▸ **Directive**
Copy exactly, please, the lines of the data from its start through the line containing "from mathutils import Matrix, Vector".

▸ **Collected material**
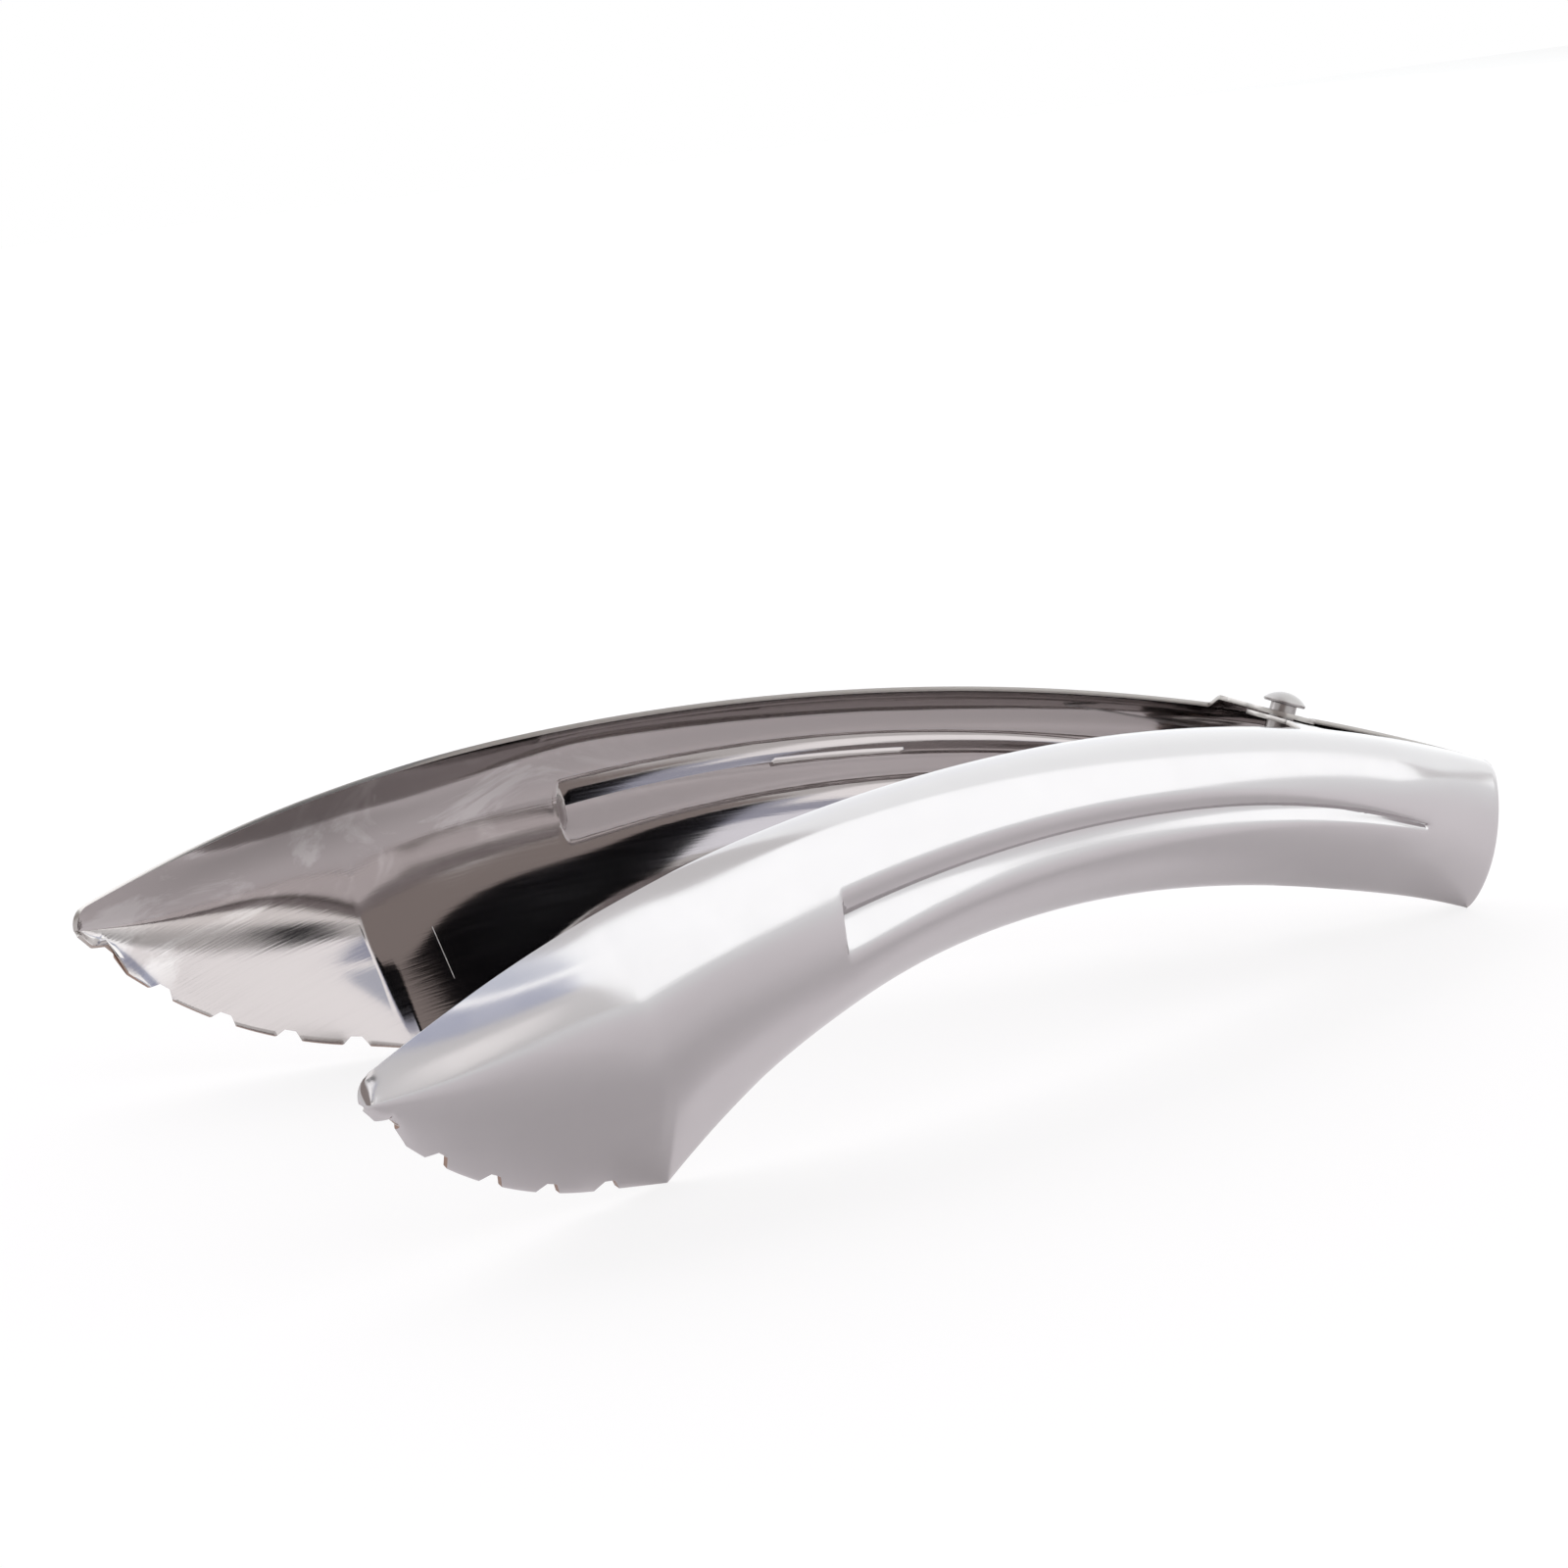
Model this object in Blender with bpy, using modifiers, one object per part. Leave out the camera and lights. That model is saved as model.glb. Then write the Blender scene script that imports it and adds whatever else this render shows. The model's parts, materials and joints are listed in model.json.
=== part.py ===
"""Curved serving tongs: two pressed sheet-steel arms on one rivet, held open by a torsion spring.

Each arm is drawn in its own coordinates.  s runs along the arched top rim from the rear end to
the nose, q runs across the arm from the top rim to the lower rim, and depth is measured outward
from the plane of the rims.  The arms share the rivet's axis, which is the local Z axis of every
object, and the whole assembly leans on its jaw teeth and its rear lower corners.
"""
import math

import bmesh
import bpy
from mathutils import Matrix, Vector

# ---- sheet and arm outline (metres, degrees) ----
sheet = 0.0008                 # thickness of the pressed sheet
rim_radius = 0.3623            # arch of the top rim, seen square to the rim plane
rim_length = 0.2599            # along the top rim, from the rear end to the nose
nose_arch_radius = 0.2551      # the arch tightens towards the nose
nose_arch_start = rim_length - 0.0804
rim_crest = 0.0110             # where along the rim the arch is level with the hinge
rim_crest_height = 0.0152      # of the rim's highest point above the hinge's middle
rear_top_start = 0.0043        # the rear end is cut on a slant: where the top rim starts
rear_bottom_start = -0.0020    # and where the lower rim starts
rear_slant_reach = 0.030       # length over which that slant fades out
rear_width = 0.0248            # arm width at the rear end
palm_width = 0.0255            # arm width where the hand holds it
palm_at = 0.035
waist_width = 0.0247           # narrowest width, ahead of the hand
waist_at = 0.109
flare_at = rim_length - 0.1032  # where the lower rim turns down towards the jaw
flare_slope = 0.388            # how fast the arm widens there, per length of rim
flare_round = 0.0372           # softness of that turn
jaw_edge_radius = 0.0715       # arc of the toothed edge
jaw_edge_centre_s = rim_length - 0.0634
jaw_edge_centre_q = -0.0245    # above the top rim
heel_straight_from = 20.0      # degrees on that arc: the edge runs straight on to the heel
nose_radius = 0.0040           # rounding of the nose
nose_fade = 0.0020             # the pressing falls to the rim over this length round the nose

# ---- depth of the pressing ----
depth_rear = 0.0050            # how far the crown stands out from the rim plane
depth_palm = 0.0075
depth_waist = 0.0100
depth_groove_end = 0.0102
crown_share_rear = 0.40        # crown position across the handle, from the top rim
crown_share_front = 0.50
lower_fullness = 0.80          # 0.5 is an ellipse, 1.0 a parabola, below the crown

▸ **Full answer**
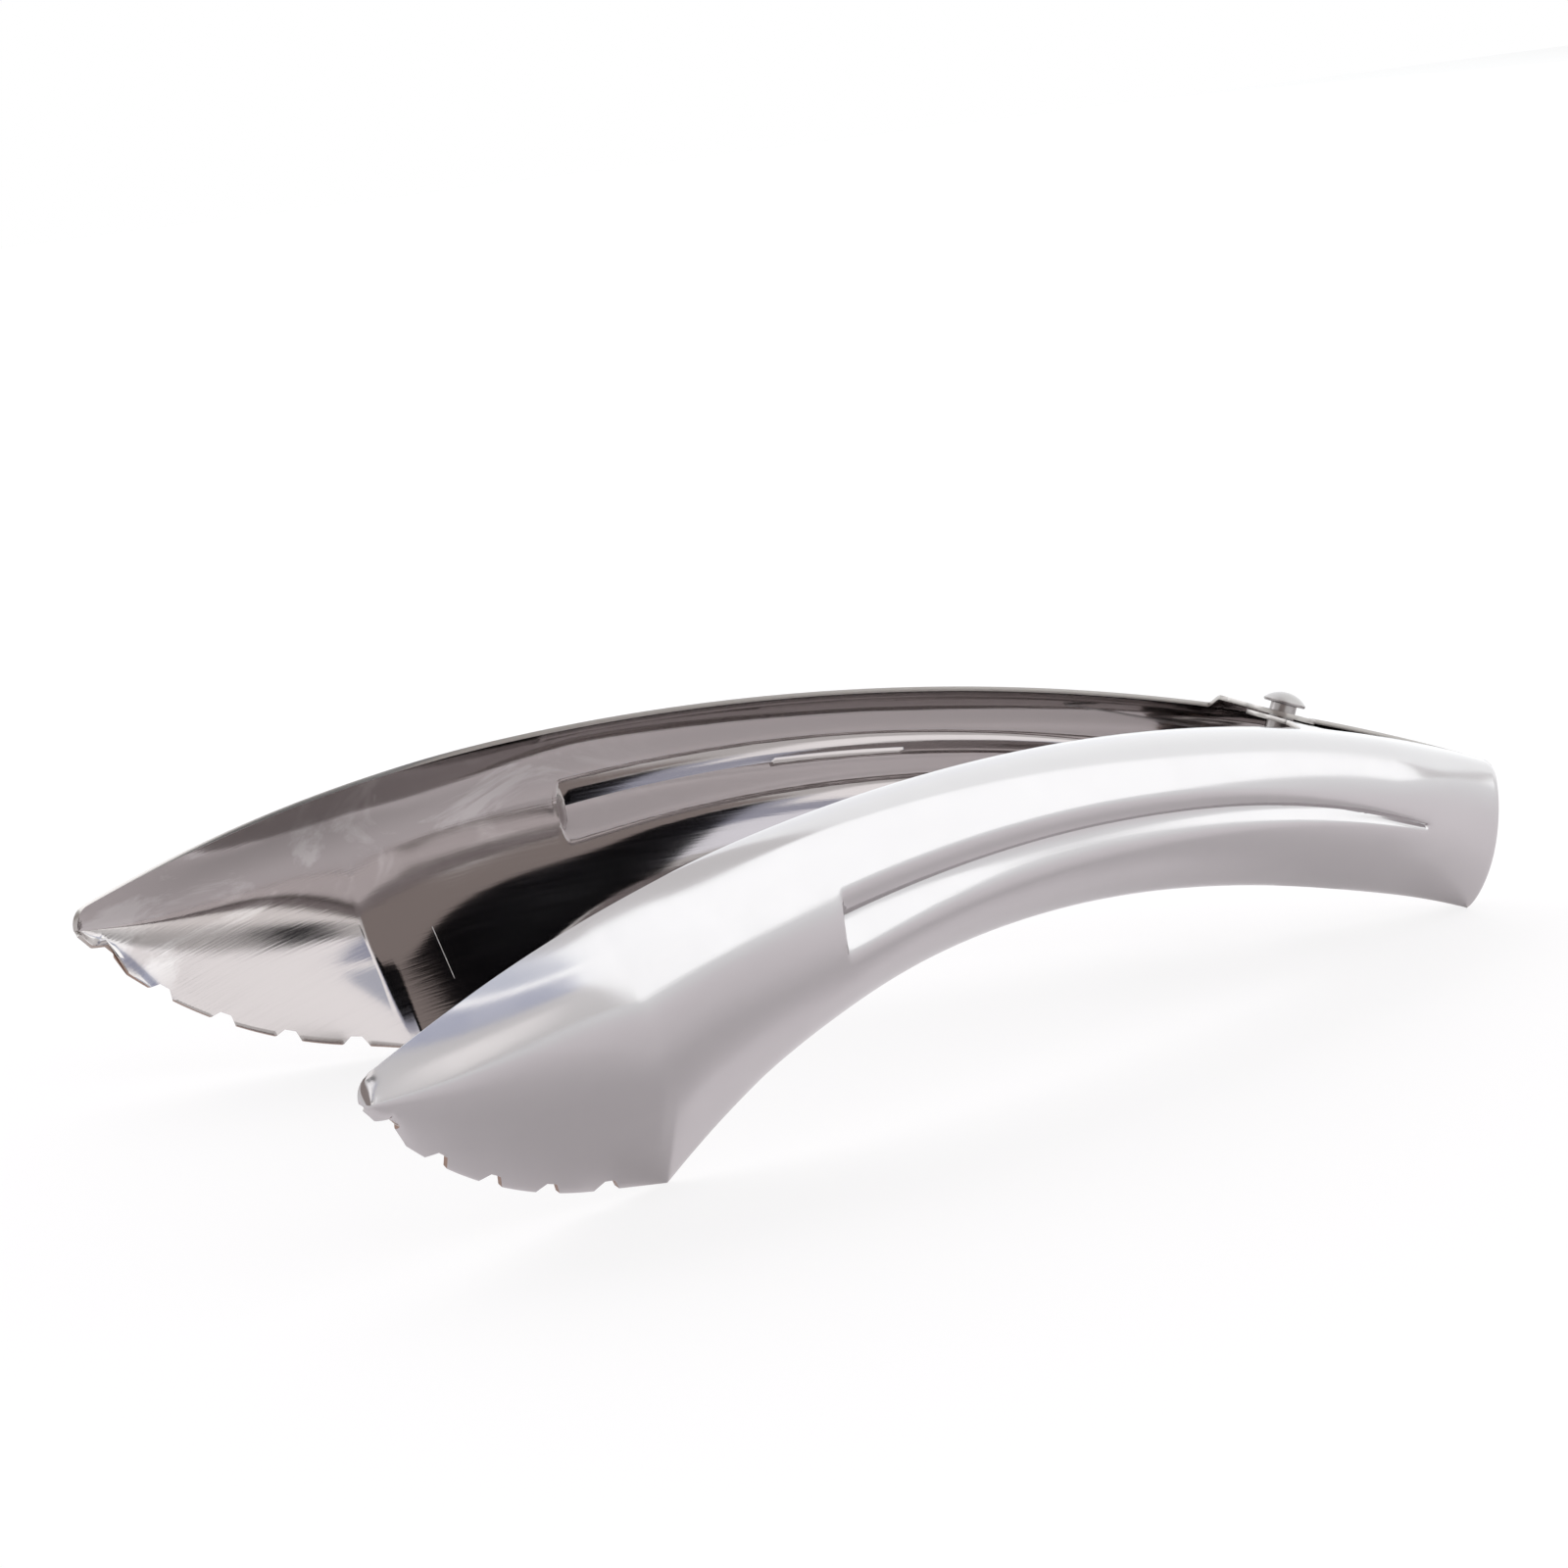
Model this object in Blender with bpy, using modifiers, one object per part. Leave out the camera and lights. That model is saved as model.glb. Then write the Blender scene script that imports it and adds whatever else this render shows. The model's parts, materials and joints are listed in model.json.
=== part.py ===
"""Curved serving tongs: two pressed sheet-steel arms on one rivet, held open by a torsion spring.

Each arm is drawn in its own coordinates.  s runs along the arched top rim from the rear end to
the nose, q runs across the arm from the top rim to the lower rim, and depth is measured outward
from the plane of the rims.  The arms share the rivet's axis, which is the local Z axis of every
object, and the whole assembly leans on its jaw teeth and its rear lower corners.
"""
import math

import bmesh
import bpy
from mathutils import Matrix, Vector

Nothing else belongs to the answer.